I've seen it hundreds of times. Companies invest millions in ICM software, then manage exceptions in spreadsheets.
The Duct Tape Symptoms
- Exception requests via email (no tracking)
- Approvals via Slack (no audit trail)
- Policy documents in someone's Google Drive (no version control)
- Disputes resolved by whoever yells loudest (no consistency)
- Changes communicated via all-hands (no acknowledgment)
Sound familiar?
Why This Happens
Governance is boring. It doesn't close deals. It doesn't generate revenue. It doesn't make the demo look cool.
So it gets skipped.
Until:
- An auditor asks "who approved this exception?"

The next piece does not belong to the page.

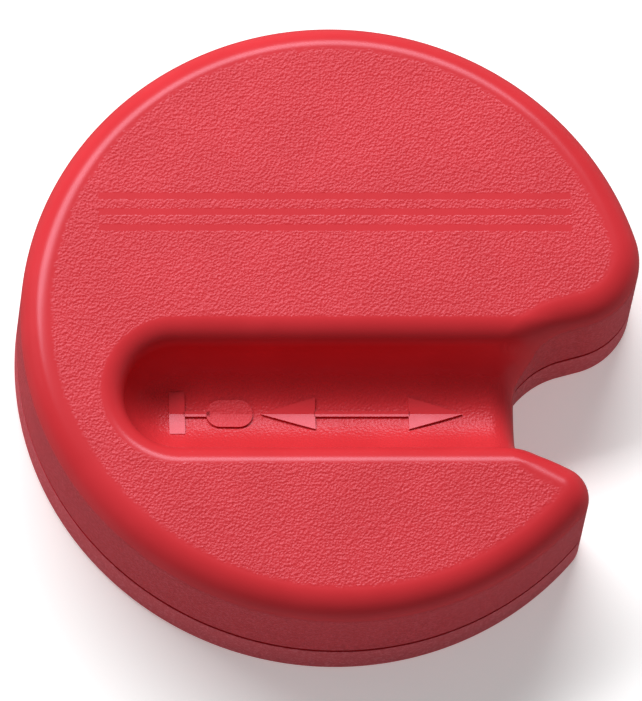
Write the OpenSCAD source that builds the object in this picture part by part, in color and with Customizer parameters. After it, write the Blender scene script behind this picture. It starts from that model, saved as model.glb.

- A rep sues over inconsistent treatment
- A calculation error costs $2M
- The board asks "how did this happen?"
The Hidden Costs
- Time — Comp teams spend 40% of their time on firefighting
- Trust — Reps don't trust their paychecks
- Risk — Every undocumented decision is a liability
- Sanity — Your comp admin is updating their resume
The Fix
Governance doesn't have to be painful. Start with:
1. Exception workflow — Define categories, approval paths, documentation requirements
2. Change management — Version control, effective dates, communication logs
3. Dispute resolution — Standard process, escalation paths, precedent tracking
4. Audit readiness — Can you answer any question in under 5 minutes?
The Investment
Proper governance costs time upfront. It saves multiples of that time in reduced firefighting, faster audits, and fewer disputes.
Your duct tape is a liability. Replace it before it fails.